V – Na determinação do lugar da prática do facto o artigo 7.º do Código Penal adoptou o critério da ubiquidade, nos termos do qual relevam para a sua determinação quer o lugar da acção, quer o lugar onde se produziu o resultado típico.
VI – Crime instantâneo é aquele cuja consumação se traduz na realização de um acto ou na realização de um evento que não se prolonga no tempo, isto é, que se esgota num único momento.
VI – Crime duradouro, ou permanente, é aquele cuja consumação se prolonga no tempo por vontade do agente, que tem a faculdade de fazer terminar o estado antijurídico por si criado.
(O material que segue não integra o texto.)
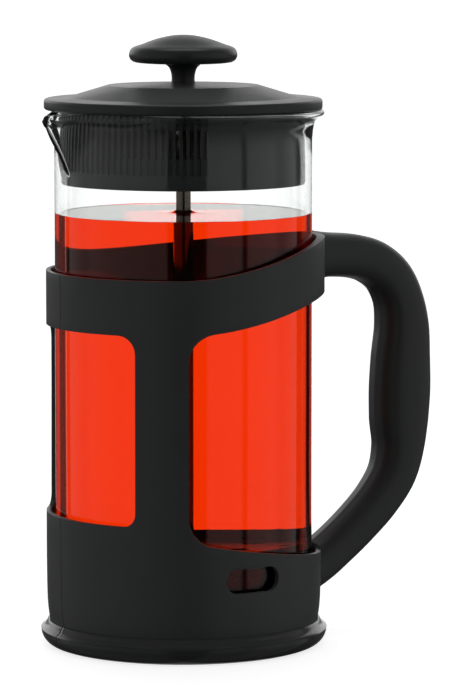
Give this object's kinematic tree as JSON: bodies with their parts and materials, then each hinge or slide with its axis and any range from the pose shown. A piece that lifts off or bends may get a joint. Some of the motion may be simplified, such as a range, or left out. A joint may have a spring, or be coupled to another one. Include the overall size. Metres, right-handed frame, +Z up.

VII – O crime de subtracção de menor, do artigo 249.º, n.º 1, alínea c), do Código Penal, é um crime de omissão própria e sendo irrelevante para a consumação desta espécie de crime a ocorrência ou não de resultado, ele consuma-se com a mera omissão, considerando-se o facto praticado no momento em que o agente não actuou e no local onde o agente devia ter actuado.
VIII – A natureza dos crimes imputados no MDE e o eventual exercício, ou não, do direito de queixa, na eventualidade de na legislação do Estado de emissão também existir este pressuposto positivo da punição, é questão que está subtraída, por força do princípio do reconhecimento mútuo, ao conhecimento do Estado de execução.
IX – A circunstância de a moldura penal constante da lei portuguesa aplicável ao crime em causa ser mais benévola do que a constante da legislação do Estado de emissão não é causa nem argumento válido para recusar a execução do mandado.